• **Records to process**:
* * *

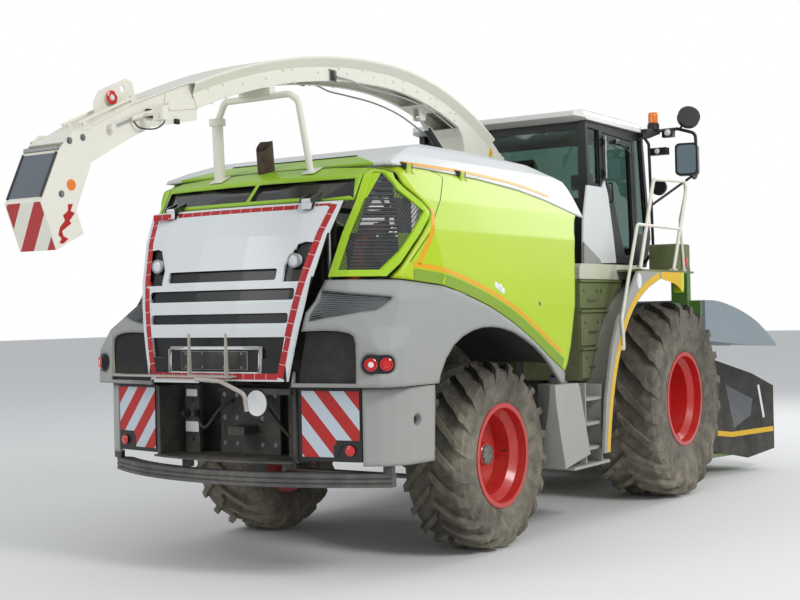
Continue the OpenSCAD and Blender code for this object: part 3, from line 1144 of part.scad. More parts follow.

* * *

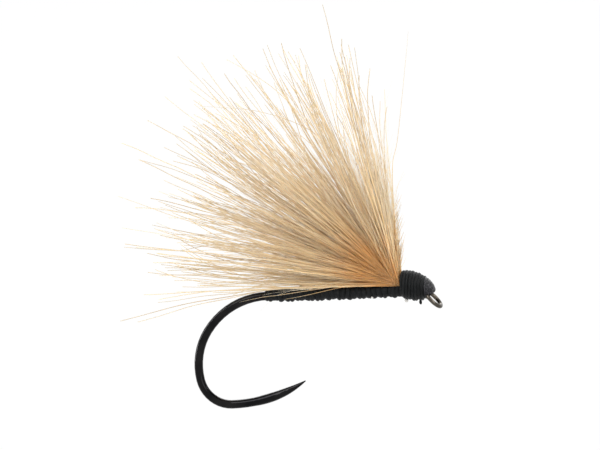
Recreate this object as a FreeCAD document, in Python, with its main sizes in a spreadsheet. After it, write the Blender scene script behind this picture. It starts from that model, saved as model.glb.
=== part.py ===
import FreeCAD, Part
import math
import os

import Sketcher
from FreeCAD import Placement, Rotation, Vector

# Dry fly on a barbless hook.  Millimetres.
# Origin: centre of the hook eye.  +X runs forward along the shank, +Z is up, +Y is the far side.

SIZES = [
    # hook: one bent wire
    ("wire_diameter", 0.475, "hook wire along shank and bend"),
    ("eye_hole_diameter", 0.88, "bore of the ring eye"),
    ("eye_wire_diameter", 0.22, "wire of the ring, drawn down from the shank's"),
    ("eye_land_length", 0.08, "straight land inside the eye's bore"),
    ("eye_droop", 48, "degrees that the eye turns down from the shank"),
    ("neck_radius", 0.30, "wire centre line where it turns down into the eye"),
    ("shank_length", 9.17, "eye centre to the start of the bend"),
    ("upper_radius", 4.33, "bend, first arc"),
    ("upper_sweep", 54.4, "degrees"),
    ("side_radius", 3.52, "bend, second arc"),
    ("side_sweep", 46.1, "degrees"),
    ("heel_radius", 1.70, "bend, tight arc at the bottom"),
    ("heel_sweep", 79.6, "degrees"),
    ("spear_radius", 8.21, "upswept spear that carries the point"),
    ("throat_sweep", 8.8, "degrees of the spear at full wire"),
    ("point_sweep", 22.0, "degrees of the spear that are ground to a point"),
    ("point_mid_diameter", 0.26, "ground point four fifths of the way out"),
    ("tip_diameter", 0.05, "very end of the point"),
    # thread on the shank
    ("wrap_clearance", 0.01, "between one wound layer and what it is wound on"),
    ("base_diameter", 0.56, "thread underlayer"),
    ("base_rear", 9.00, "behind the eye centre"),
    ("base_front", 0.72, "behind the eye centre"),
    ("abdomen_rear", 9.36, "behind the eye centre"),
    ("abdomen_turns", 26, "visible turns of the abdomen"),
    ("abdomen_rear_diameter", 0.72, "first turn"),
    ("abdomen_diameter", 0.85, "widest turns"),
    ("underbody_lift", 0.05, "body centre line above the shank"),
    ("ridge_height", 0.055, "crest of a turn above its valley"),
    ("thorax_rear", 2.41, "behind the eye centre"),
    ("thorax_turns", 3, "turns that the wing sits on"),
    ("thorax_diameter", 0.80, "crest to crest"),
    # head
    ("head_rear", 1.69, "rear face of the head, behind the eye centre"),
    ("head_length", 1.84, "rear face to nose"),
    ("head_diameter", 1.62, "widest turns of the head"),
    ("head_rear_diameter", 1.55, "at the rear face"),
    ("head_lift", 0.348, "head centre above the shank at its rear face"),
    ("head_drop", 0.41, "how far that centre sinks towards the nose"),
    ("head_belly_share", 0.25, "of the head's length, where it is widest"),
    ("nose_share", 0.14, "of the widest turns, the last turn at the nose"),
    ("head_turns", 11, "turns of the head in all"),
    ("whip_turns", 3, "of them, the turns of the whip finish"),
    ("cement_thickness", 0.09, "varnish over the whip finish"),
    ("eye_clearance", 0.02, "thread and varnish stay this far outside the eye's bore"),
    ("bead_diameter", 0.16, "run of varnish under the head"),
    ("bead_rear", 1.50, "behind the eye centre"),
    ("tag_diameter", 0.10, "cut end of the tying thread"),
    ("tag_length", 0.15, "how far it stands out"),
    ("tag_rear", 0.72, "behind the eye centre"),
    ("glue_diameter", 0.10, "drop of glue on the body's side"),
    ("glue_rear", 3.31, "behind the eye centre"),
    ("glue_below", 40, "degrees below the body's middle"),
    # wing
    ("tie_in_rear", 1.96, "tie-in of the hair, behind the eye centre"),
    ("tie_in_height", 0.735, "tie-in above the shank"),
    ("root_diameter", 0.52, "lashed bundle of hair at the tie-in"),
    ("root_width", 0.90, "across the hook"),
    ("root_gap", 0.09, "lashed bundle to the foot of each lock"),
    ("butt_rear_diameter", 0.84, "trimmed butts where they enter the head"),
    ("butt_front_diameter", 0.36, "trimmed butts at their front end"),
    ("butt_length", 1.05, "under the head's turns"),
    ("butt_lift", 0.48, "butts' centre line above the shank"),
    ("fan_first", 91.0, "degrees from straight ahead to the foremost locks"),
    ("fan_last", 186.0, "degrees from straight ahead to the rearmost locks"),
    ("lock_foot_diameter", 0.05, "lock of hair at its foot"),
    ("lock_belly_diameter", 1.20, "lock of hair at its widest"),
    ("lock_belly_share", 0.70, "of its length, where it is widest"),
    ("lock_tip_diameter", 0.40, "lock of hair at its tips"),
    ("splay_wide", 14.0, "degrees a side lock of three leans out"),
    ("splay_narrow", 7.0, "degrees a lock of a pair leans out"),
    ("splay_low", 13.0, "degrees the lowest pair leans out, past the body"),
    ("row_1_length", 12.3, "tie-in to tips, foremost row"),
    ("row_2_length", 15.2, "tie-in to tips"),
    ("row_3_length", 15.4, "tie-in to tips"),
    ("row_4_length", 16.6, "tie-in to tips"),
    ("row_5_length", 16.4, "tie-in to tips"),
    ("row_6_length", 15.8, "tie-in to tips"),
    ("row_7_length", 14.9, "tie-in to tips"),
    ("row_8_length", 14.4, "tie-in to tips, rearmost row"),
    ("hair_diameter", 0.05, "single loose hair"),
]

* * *

Search the listing for the word "FreeCAD" and return each line that holds it.

• **The reply**:
Recreate this object as a FreeCAD document, in Python, with its main sizes in a spreadsheet. After it, write the Blender scene script behind this picture. It starts from that model, saved as model.glb.
import FreeCAD, Part
from FreeCAD import Placement, Rotation, Vector